▶ **Written exercise**
Provide again, from the entries below, every line from the one containing "const faucet = new THREE.Group();" through the one containing "zip(*points))), Vector(map(max, zip(*points)))", exactly as written, and no other line.

[3D code data]
★ ★ ★ ★ ★

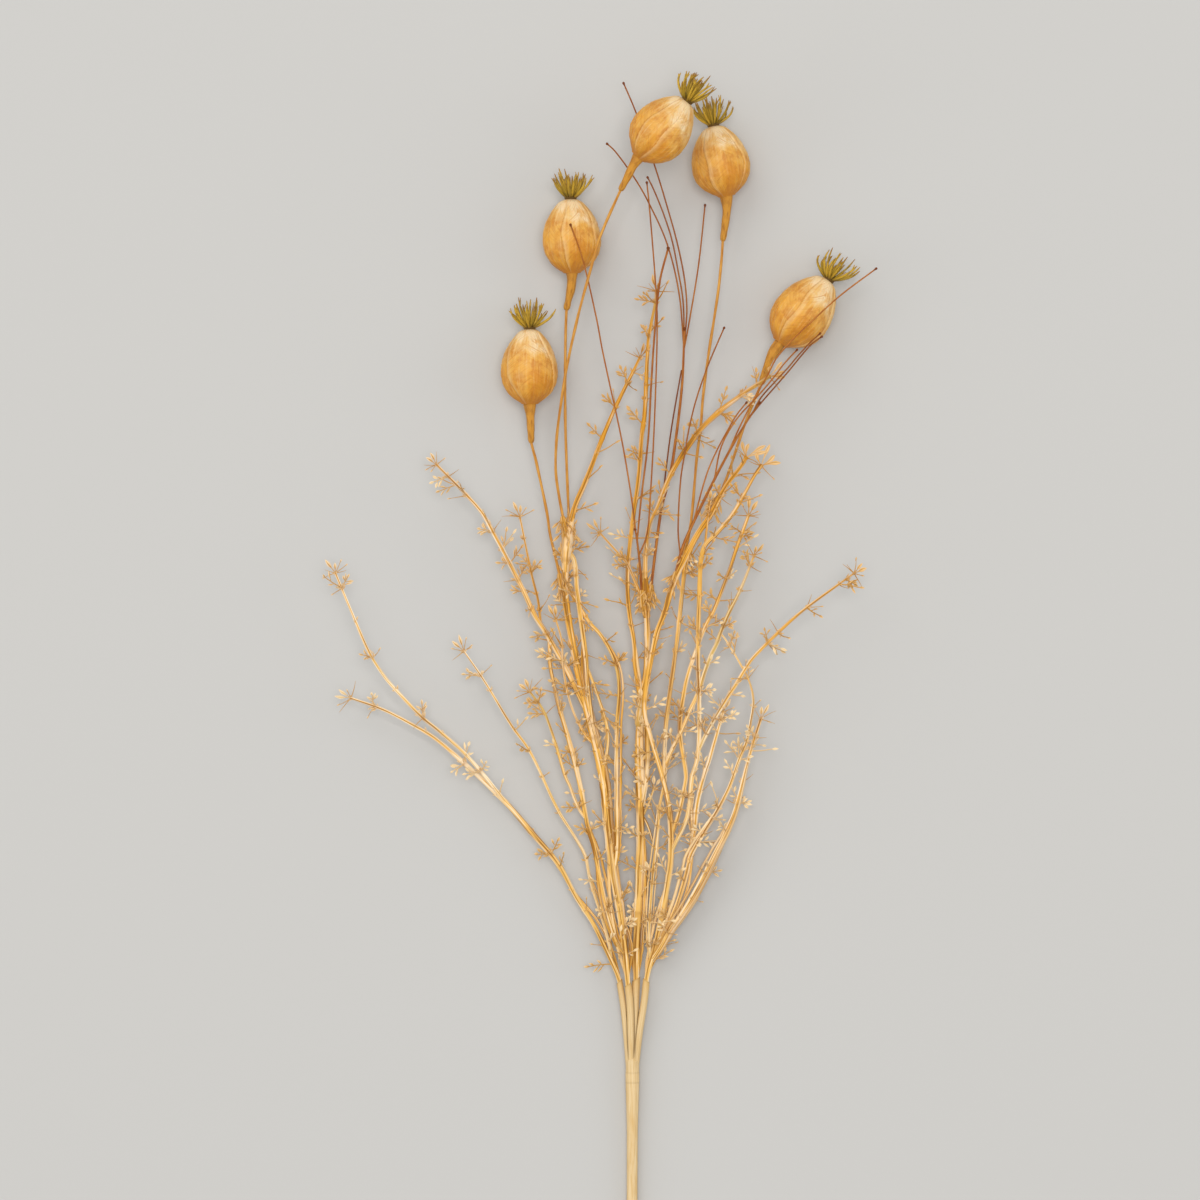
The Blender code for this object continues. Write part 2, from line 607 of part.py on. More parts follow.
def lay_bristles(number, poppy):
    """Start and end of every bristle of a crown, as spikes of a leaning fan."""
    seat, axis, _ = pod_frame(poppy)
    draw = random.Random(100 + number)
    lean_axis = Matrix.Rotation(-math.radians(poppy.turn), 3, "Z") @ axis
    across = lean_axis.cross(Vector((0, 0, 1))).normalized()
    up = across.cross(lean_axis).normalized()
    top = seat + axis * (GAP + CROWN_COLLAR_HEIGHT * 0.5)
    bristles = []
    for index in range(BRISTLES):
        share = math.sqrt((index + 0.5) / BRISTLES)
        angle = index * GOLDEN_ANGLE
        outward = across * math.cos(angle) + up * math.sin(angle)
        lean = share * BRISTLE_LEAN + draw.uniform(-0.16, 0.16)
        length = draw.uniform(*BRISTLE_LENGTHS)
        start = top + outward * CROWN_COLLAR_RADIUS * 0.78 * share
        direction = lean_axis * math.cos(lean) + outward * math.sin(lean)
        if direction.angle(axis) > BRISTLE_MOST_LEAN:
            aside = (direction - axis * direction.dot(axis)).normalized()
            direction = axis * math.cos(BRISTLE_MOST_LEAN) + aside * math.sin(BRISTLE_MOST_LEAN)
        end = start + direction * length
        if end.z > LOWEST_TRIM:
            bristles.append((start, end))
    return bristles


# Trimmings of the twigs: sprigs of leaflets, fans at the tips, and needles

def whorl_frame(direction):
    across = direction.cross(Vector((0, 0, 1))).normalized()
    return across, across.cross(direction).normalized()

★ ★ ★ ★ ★

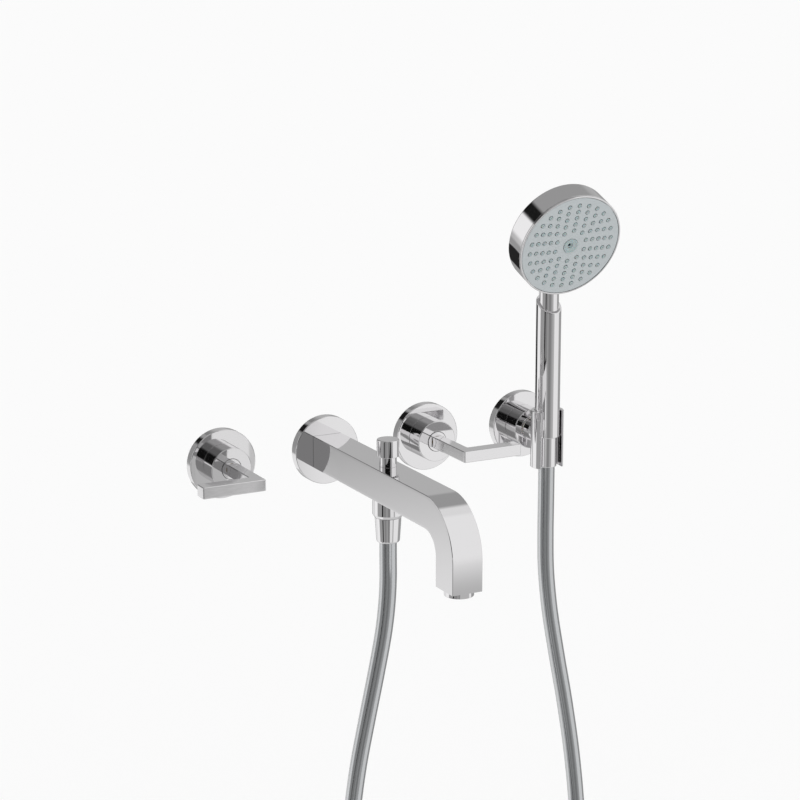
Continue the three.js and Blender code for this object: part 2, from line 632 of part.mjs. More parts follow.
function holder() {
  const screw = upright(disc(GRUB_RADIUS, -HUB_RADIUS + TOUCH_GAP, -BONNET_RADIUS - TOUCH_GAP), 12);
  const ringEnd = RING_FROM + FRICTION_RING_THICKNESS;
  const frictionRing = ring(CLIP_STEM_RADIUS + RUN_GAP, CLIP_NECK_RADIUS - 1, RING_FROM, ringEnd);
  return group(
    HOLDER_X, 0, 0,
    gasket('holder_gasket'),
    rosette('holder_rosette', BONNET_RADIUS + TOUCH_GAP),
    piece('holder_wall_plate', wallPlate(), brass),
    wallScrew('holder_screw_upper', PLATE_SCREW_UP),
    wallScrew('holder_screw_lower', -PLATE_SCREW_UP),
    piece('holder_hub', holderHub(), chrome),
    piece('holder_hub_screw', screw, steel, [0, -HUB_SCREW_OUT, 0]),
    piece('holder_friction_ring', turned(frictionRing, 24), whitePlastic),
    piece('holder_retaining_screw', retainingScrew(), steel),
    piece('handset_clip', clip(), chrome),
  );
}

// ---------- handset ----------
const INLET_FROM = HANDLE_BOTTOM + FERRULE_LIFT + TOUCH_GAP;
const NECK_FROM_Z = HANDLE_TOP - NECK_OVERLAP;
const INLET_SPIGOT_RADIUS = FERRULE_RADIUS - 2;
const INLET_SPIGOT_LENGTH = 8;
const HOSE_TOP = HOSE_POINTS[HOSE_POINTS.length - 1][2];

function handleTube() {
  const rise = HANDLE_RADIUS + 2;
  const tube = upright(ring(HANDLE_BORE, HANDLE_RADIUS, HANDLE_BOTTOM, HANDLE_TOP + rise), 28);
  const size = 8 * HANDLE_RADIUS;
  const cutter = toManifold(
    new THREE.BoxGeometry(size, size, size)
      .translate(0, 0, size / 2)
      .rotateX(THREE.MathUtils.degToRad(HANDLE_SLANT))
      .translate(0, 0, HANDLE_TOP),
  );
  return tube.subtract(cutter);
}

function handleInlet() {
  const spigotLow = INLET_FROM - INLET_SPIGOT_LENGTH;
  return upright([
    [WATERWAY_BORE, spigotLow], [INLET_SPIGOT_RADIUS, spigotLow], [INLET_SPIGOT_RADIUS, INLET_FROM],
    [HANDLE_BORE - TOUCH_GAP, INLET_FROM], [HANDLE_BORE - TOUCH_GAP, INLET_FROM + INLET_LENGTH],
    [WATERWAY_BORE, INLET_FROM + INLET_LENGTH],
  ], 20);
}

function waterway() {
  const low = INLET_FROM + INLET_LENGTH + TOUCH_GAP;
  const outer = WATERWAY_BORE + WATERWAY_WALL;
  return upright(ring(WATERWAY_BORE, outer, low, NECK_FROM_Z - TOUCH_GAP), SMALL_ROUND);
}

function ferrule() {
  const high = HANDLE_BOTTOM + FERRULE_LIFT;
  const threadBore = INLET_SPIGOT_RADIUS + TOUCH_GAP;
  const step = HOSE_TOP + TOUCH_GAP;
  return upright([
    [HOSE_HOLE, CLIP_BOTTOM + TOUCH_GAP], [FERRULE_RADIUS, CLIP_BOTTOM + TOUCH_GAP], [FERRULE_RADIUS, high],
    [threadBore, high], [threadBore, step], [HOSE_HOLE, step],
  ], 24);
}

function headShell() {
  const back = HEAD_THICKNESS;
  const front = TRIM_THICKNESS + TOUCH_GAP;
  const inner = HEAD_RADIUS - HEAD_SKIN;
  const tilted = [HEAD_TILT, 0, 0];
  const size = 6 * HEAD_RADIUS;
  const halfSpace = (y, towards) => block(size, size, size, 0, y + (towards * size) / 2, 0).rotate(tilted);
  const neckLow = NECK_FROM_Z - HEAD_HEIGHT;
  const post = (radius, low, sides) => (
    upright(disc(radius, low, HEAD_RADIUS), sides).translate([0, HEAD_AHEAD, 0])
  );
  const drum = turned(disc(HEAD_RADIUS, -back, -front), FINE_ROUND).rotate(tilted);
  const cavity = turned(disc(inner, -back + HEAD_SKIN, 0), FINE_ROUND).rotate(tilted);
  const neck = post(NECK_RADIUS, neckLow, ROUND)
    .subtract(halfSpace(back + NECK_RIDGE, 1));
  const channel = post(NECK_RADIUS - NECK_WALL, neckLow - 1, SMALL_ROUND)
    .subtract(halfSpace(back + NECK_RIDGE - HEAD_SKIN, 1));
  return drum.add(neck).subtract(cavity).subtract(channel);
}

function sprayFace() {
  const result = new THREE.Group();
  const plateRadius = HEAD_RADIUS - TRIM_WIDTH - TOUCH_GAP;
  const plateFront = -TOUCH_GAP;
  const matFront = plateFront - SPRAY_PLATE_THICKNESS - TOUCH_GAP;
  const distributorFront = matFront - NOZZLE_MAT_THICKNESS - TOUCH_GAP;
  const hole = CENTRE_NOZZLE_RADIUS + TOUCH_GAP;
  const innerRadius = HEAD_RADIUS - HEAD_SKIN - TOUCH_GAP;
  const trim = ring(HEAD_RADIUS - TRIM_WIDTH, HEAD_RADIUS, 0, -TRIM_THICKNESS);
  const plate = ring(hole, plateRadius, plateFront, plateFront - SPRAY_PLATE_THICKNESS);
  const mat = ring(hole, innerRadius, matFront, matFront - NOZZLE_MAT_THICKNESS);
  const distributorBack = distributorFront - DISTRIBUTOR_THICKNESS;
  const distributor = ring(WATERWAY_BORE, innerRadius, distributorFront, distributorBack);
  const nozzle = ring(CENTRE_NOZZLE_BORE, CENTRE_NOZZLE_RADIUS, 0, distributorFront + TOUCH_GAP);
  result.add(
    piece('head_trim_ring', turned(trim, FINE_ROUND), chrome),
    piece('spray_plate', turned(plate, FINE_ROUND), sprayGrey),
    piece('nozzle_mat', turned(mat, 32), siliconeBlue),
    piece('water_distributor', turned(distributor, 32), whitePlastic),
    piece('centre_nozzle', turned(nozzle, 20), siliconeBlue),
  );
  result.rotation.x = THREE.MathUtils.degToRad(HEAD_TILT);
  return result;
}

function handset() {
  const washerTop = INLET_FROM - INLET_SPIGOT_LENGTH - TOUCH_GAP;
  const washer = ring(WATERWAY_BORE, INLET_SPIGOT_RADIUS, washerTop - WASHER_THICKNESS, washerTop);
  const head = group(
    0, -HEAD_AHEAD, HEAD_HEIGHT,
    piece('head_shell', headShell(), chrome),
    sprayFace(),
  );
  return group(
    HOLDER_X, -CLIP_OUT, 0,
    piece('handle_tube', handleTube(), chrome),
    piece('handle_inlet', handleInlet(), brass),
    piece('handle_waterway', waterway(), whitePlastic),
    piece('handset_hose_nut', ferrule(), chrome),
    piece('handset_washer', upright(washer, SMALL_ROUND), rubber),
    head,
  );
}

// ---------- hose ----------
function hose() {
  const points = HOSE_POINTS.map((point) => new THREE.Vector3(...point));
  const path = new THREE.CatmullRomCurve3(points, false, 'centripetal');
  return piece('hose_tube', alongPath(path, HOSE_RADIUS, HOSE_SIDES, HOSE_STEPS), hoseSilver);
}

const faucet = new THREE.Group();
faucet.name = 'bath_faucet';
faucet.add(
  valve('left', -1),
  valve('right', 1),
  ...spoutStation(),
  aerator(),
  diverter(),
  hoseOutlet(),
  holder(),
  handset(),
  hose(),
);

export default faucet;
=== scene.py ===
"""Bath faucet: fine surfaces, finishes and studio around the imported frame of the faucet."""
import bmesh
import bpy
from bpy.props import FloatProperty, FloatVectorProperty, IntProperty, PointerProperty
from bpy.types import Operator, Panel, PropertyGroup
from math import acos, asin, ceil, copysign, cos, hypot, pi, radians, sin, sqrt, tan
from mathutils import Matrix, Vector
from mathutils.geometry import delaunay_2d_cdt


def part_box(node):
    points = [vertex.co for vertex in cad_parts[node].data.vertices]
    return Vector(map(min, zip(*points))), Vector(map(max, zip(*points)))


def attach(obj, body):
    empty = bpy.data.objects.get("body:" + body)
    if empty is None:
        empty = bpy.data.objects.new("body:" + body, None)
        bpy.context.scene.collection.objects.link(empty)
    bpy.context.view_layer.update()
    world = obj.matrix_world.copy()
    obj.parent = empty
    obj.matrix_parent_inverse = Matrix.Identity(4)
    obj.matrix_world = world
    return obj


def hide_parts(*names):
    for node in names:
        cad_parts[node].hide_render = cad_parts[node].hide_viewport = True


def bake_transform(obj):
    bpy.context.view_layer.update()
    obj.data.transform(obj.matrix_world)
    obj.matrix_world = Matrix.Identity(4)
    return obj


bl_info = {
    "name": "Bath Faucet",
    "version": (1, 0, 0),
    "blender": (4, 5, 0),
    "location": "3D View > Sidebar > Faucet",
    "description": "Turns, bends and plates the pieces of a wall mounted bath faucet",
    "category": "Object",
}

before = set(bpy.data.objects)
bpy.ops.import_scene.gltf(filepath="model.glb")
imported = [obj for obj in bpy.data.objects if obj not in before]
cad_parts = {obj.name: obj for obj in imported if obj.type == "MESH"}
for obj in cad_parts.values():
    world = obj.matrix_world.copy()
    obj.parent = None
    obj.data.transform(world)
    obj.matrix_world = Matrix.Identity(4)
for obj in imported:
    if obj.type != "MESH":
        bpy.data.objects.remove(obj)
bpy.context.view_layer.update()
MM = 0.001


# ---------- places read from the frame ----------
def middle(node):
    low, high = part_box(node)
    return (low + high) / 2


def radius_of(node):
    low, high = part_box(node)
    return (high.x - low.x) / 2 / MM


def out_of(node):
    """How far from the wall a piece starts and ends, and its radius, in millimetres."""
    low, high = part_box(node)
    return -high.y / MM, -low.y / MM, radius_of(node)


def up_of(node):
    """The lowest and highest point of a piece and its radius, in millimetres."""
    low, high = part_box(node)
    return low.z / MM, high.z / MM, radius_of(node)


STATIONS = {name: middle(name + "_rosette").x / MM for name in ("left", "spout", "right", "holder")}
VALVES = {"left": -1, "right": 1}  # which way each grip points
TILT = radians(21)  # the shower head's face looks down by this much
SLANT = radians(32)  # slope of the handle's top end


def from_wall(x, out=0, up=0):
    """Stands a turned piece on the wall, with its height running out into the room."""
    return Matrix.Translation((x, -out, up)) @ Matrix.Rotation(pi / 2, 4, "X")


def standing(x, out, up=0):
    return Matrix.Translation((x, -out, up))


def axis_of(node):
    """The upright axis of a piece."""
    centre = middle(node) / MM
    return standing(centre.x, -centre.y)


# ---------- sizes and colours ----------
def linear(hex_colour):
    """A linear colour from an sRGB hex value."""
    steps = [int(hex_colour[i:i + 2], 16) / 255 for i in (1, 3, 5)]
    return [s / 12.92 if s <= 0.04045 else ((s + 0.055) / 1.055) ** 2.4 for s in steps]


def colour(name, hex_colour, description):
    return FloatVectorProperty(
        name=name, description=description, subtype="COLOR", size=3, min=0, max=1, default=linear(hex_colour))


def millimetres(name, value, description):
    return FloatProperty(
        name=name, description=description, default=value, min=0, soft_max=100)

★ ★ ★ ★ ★

▶ **Response**
const faucet = new THREE.Group();
faucet.name = 'bath_faucet';
faucet.add(
  valve('left', -1),
  valve('right', 1),
  ...spoutStation(),
  aerator(),
  diverter(),
  hoseOutlet(),
  holder(),
  handset(),
  hose(),
);

export default faucet;
=== scene.py ===
"""Bath faucet: fine surfaces, finishes and studio around the imported frame of the faucet."""
import bmesh
import bpy
from bpy.props import FloatProperty, FloatVectorProperty, IntProperty, PointerProperty
from bpy.types import Operator, Panel, PropertyGroup
from math import acos, asin, ceil, copysign, cos, hypot, pi, radians, sin, sqrt, tan
from mathutils import Matrix, Vector
from mathutils.geometry import delaunay_2d_cdt


def part_box(node):
    points = [vertex.co for vertex in cad_parts[node].data.vertices]
    return Vector(map(min, zip(*points))), Vector(map(max, zip(*points)))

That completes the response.